22. The storage medium for storing the performance evaluating program according to claim 21, further comprising:

a descriptor allocating process of allocating descriptors indicating structure factors and physicochemical parameters to each of the classification model construction compounds stored in the classification model construction compound storage unit, storing the descriptors in the classification model construction compound descriptor storage unit, allocating descriptors indicating structure factors and physicochemical parameters to each of the classification model evaluation compounds stored in a classification model evaluation compound storage unit that is provided in the storage device and stores the classification model evaluation compounds used to evaluate the classification model, and storing the descriptors in the classification model evaluation compound descriptor storage means unit.

23. The storage medium for storing the performance evaluating program according to claim 21,

wherein the score calculating process calculates the binding free energy of the bond structure.

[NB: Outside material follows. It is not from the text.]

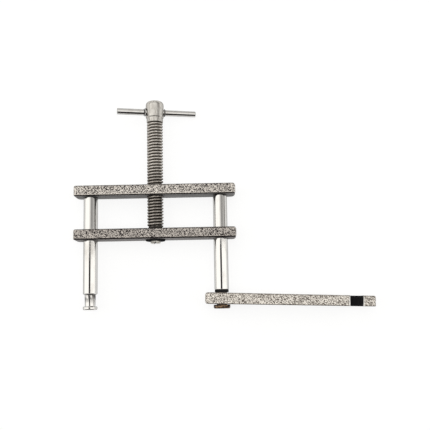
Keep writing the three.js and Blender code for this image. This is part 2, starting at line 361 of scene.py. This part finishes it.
def sharpen(piece, degrees):
    """Smooth shading, but creases sharper than this angle stay sharp."""
    piece.data.set_sharp_from_angle(angle=math.radians(degrees))


# ---------------------------------------------------------------- cast bars and the arm
SKIN_STEP = 0.25 * MM             # between neighbouring points of the cast skin
SKIN_CELL = 0.36 * MM             # across one hollow of the skin
SKIN_DEPTH = 0.16 * MM
SKIN_FADE = 0.35 * MM             # over which the skin grows to its full depth at an edge
HIGH_ROUND = 0.8 * MM             # the edges next to the +Y face
END_RISE = 1.5 * MM               # one end is rounded further than the other edges
END_INSET = 1.2 * MM
EDGE_ROWS = 6
# painted shade: the rows of each rounded edge that are darkened into a line
DARK_EDGE_ROWS = (2, 3, 4)        # counted from the flat face
# how dark that painted shade line is on the edges next to the +Y face
HIGH_EDGE_DARK = 0.6
HOLE_SEGMENTS = 64
DRILL_PAST = 1 * MM


def outline(left, right, back, front, corners):
    """Evenly spaced (x, z, outward x, outward z) round a rounded rectangle.

    corners are the radii at back right, front right, front left and back left.
    """
    centres = (
        (right - corners[0], back + corners[0]),
        (right - corners[1], front - corners[1]),
        (left + corners[2], front - corners[2]),
        (left + corners[3], back + corners[3]),
    )
    points = []
    for index, ((x, z), radius) in enumerate(zip(centres, corners)):
        start = (index - 1) * TURN / 4
        steps = max(4, round(radius * TURN / 4 / SKIN_STEP))
        for step in range(steps + 1):
            angle = start + step / steps * TURN / 4
            out_x, out_z = math.cos(angle), math.sin(angle)
            points.append((x + radius * out_x, z + radius * out_z, out_x, out_z))
        far_x, far_z = centres[(index + 1) % 4]
        far = corners[(index + 1) % 4]
        end_angle = start + TURN / 4
        out = (math.cos(end_angle), math.sin(end_angle))
        first = Vector((x + radius * out[0], z + radius * out[1]))
        last = Vector((far_x + far * out[0], far_z + far * out[1]))
        count = round((last - first).length / SKIN_STEP)
        for step in range(1, count):
            spot = first.lerp(last, step / count)
            points.append((spot.x, spot.y, *out))
    return points


def skin_depth(place, seed):
    """How deep the cast skin is here, 0 on a crest and 1 in a hollow: short curling grains."""
    spot = place / SKIN_CELL + Vector((seed, 0, 0))
    bend = noise.noise(spot * 0.7 + Vector((5, 9, 2)))
    value = noise.noise(spot + Vector((bend, 0, -bend)))
    broad = noise.noise(spot * 0.12 + Vector((3, 7, 1)))
    return min(max(0.46 + 1.5 * value + 0.12 * broad, 0), 1)


def edge_rows(height, dark):
    """(distance from the flat face, shade) up a rounded edge; its middle is this dark."""
    rows = []
    for step in range(EDGE_ROWS + 1):
        angle = step / EDGE_ROWS * TURN / 4
        # the middle rows carry the painted shade line
        rows.append((height * (1 - math.cos(angle)), dark if step in DARK_EDGE_ROWS else 0))
    return rows


def drawn_in(distance, rise, inset):
    """How far a rounded edge is drawn in at this distance from the flat face."""
    if distance >= rise:
        return 0
    return inset * (1 - math.sqrt(1 - (1 - distance / rise) ** 2))


def plate_rows(low, high, low_round):
    """(y, shade) rows up the wall of a plate, close together on its rounded edges."""
    straight = high - HIGH_ROUND - low - low_round
    inner = round(straight / SKIN_STEP)
    # both rounded edges carry painted shade lines, full strength next to the -Y face
    rows = [(low + rise, shade) for rise, shade in edge_rows(low_round, 1)]
    rows += [(low + low_round + straight * step / inner, 0) for step in range(1, inner)]
    return rows + [(high - rise, shade) for rise, shade in reversed(edge_rows(HIGH_ROUND, HIGH_EDGE_DARK))]


def cast_plate(name, points, low, high, seed, material, clean_edge, low_round, round_end):
    """A plate with flat +Y and -Y faces, rounded edges and a pitted wall, standing on its outline.

    clean_edge is how far up from the -Y face the wall is free of pits. round_end is +1 or -1 for
    the end, along X, whose corners are rounded further than the rest.
    """
    body = bmesh.new()
    layer = body.verts.layers.float.new("pit_and_edge_shade")
    rings = []
    for y, shade in plate_rows(low, high, low_round):
        from_edge = min(y - low - clean_edge, high - y)
        fade = min(max(from_edge / SKIN_FADE, 0), 1)
        near_face = min(y - low, high - y)
        edge_round = low_round if y - low < high - y else HIGH_ROUND
        side_inset = drawn_in(near_face, edge_round, edge_round)
        end_inset = drawn_in(near_face, END_RISE, END_INSET)
        ring = []
        for x, z, out_x, out_z in points:
            depth = skin_depth(Vector((x, y, z)), seed) * fade
            inset = side_inset + (end_inset - side_inset) * max(round_end * out_x, 0) ** 2
            reach = inset + depth * SKIN_DEPTH
            vertex = body.verts.new((x - out_x * reach, y, z - out_z * reach))
            # the skin's depth, or the painted shade of a rounded edge where that is darker
            vertex[layer] = max(depth, shade)
            ring.append(vertex)
        rings.append(ring)
    bridge(body, rings)
    body.faces.new(rings[0])
    body.faces.new(rings[-1])
    return add_piece(name, body, material)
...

24. The storage medium for storing the performance evaluating program according to claim 18,

wherein, in a learning method with a teacher, the classification model construction process uses a decision tree, ensemble learning, a neural network, a support vector machine, or regression analysis as machine learning, and

in a learning method without a teacher, the classification model construction process uses clustering or main component analysis as the machine learning.

25. A system for evaluating the performance of an intermolecular interaction predicting apparatus, comprising a classifying device including: classification model construction means for learning a classification model construction unit that learns a classification model having a high or low score as a target attribute, and structure factors and physicochemical parameters as description attributes; and classification model evaluation means for evaluating the constructed classification model.